While a chunk of its employees were unable to turn up for work as coronavirus spread, it forced some of their colleagues to juggle new tasks simultaneously. Inadvertently, this shook the retailer’s prescriptive approach to jobs — often inflexible, with niche responsibilities — to the core.
Multi-tasking by staff has given it enough agency to slash around one in 10 roles over the next three months, predominantly in stores. It announced 7,000 cuts on Tuesday.
Yes, the axe would have fallen regardless, as part of its five-year revival plan, but the virus has emboldened the company to cut deeper. As M&S admits, it is poised to deliver “three years of change in one”.
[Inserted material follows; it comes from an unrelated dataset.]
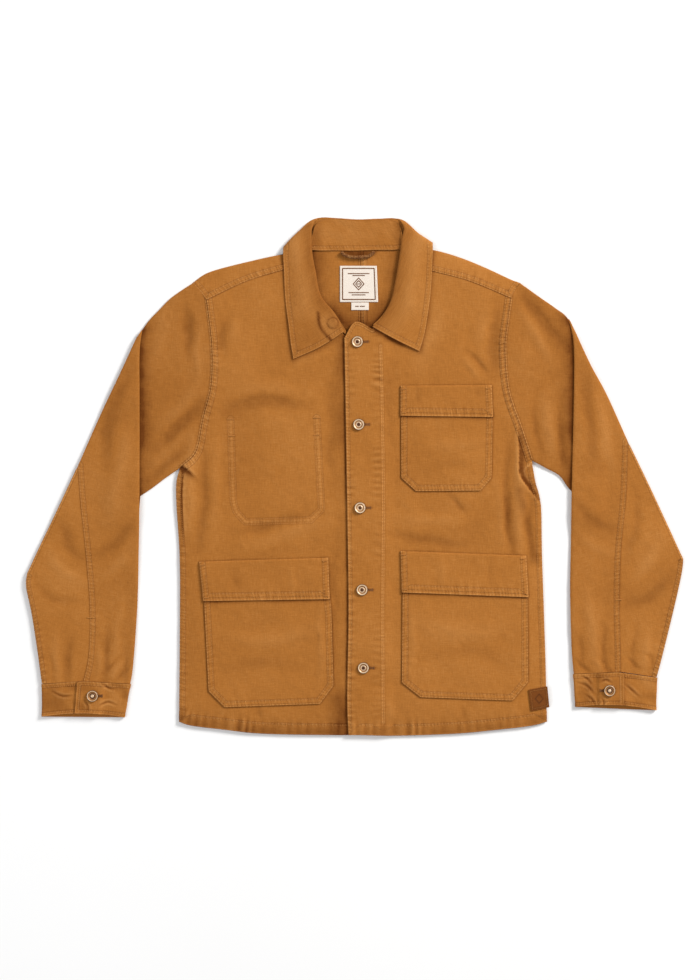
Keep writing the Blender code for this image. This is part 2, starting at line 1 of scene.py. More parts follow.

Beyond the price of producing the goods it sells, staff related expenses are the single biggest cost burden for the 136-year old retailer. Steve Rowe, who took over as chief executive four years ago, has presided over a string of redundancies already.
They are a necessary evil after several failed reinventions over the past two decades, argues Clive Black, a retail analyst at M&S house broker Shore Capital.
“[They] improve the chances of sustaining still high employment levels, economic activity and free cash flow generation in time.”
The number of its full-time employees in the UK last year was roughly back to 2008 levels, with revenues up 10pc, and around a tenth lower than the peak under predecessor Marc Bolland in 2014. The company (conveniently) said that a “significant proportion” of the cuts will be voluntary redundancy and early retirement.
The scale of the cuts was expected, retail analysts Jonathan Pritchard and John Stevenson at Peel Hunt say. They point out there is a big redundancy bill looming — “if we assume £10,000 per employee it would be in the high double digits of millions” — but in time it should save M&S some cash to allow it to flex its online muscle and assist the turnaround.
The retailer’s biggest challenge remains the dichotomy between its satisfactory food business and the ailing clothing and home arm, operating at two speeds. Sales at its clothing division plunged 30pc; food was up 2.5pc in the eight weeks to August 8.